/TCDTIMITprocessing

processing and extracting of face and mouth image files out of the TCDTIMIT database

Primary LanguagePythonGNU General Public License v3.0GPL-3.0

Hi there.
This file explains how to use these scripts in order to process the TCDTIMIT database.

First of all, I want to thank the people at the Sigmedia department of the Trinity College Dublin for creating this database. Harte, N.; Gillen, E., "TCD-TIMIT: An Audio-Visual Corpus of Continuous Speech," Multimedia, IEEE Transactions on , vol.17, no.5, pp.603,615, May 2015 doi: 10.1109/TMM.2015.2407694

The goal is to extract from mp4 videos and mlf phoneme label files the video frames that correspond to the phonemes in the label file.

What you'll need:

  • an account on https://sigmedia.tcd.ie/TCDTIMIT/ in order to be able to download the database
  • linux system with bash
  • python (I used 2.7.12).
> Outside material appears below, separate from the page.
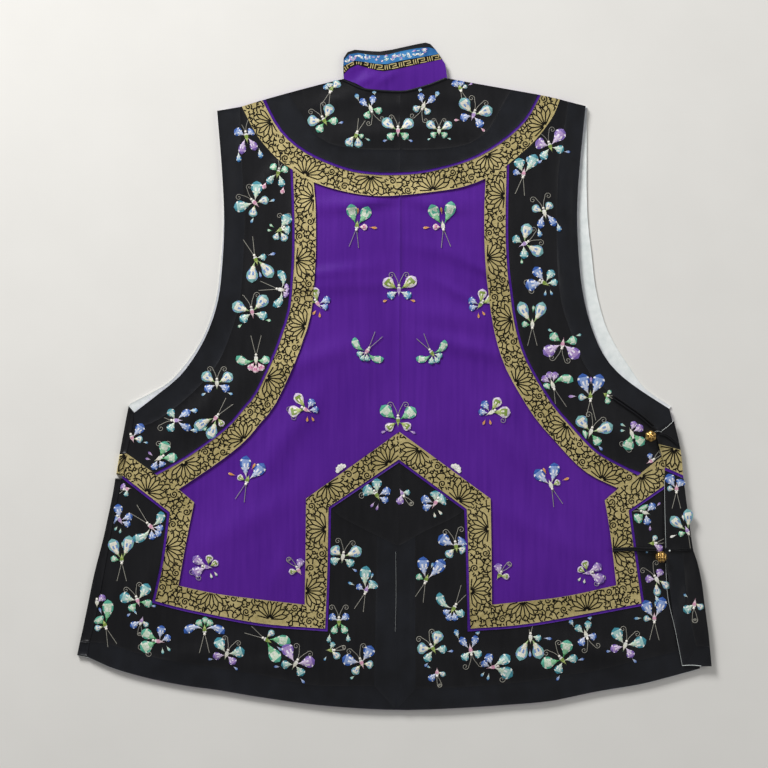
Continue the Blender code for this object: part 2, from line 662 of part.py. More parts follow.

I recommend using Anaconda
  • dlib (image processing library). Anaconda installation command: 'conda install dlib'
  • unzip

The most important folders and files are:

  1. the folder downloadTCDTIMIT: downloadTCDTIMIT.sh and unzipStructure.py:

    • a bash script that downloads the database in the same directory as where the script is executed. All files that it downloads are in downloadLocations.txt
    • You need to request an account and login to the sigmedia website (https://sigmedia.tcd.ie/TCDTIMIT/) first. More instructions inside the script.
    • Then you can use the python script to unzip all of the zip files.
  2. in the folder MLFfiles: lipspeaker_labelfiles.mlf and volunteer_labelfiles.mlf:

    • these files are used as input in the main.py file.
    • You can use the lipspeaker_test.mlf for a (much) smaller version of the database, to try it out. You'll have to extract the zip files first, though.
  3. main.py:

    • use this to specify the main MLF file, which contains paths of the videos to be processed, and start-and stop times for each phoneme in the videos. You also set the target directory and the number of threads to use.
    • In order to process the database, you need to change all the paths in this MLF file to the paths where you downloaded the database.
    1. processDatabase.py:
      • this file contains the main functions that process the downloaded database. It works multithreadedly.
      • extracted images and files will be saved to storageLocation (set in main.py), but further the directory structure of the database will be kept (so an extracted frame is stored in storageLocation/lipreaders/Lipspkr1/sa1/extractedFrame.jpg)
      • it works in several steps:
        1. preprocess the MLF file: extract video paths, phonemes and their times, and the corresponding frames in the video.
        2. extract all frames from the video, cropping the video to some box roughly corresponding to the face (to make further processing easier)
        3. write phoneme-frame information to both a txt and a mat file
        4. remove unneccessary frames
        5. extract faces and mouths, storing them in 'faces' and 'mouths' folders. Also converts to grayscale.
        6. resize the mouth images, to make them all the same size
      • there are several parameters you can change for your application
    2. helpFunctions.py: contains the implementations of functions that are used in processDatabase.py
  4. fileDirOps.py: This is used to filter the extracted database files for grayscale resized mouth images and the phoneme-frame txt files. The phoneme corresponding to each image was added to the image name. The files were then copied to another directory, and pickled for later usage in neural networks.

  5. other files:

    1. EGillenThesis.pdf: the masters thesis of Eoin Gillen, Trinity College Dublin, who helped create the database. This contains lots of info about how the database was made.
    2. phonemeList.txt: contains a list of all possible phonemes (39). This is somewhat simplified from the full english phoneme set, see EGillenThesis.pdf. These are also in CMU_..._phones.txt
    3. CMU_Pronunciation_Dictionary: can be used to map phonemes to words or the other way around. See for example https://github.com/jimkang/word-phoneme-map
    4. countNbPhonemes.py: counts the number of times the database contains each phoneme. Useful for estimating how well you'll be able to train.
    5. dlib.so: I needed to place this file in this folder in order for the face and mouth extraction to work.
    6. shape_predictor_68_face_landmarks.dat: used by dlib to detect 68 facial landmarks, wihch are used to the mouth region. See dlibLandmarks.png for a visualization of the landmark locations.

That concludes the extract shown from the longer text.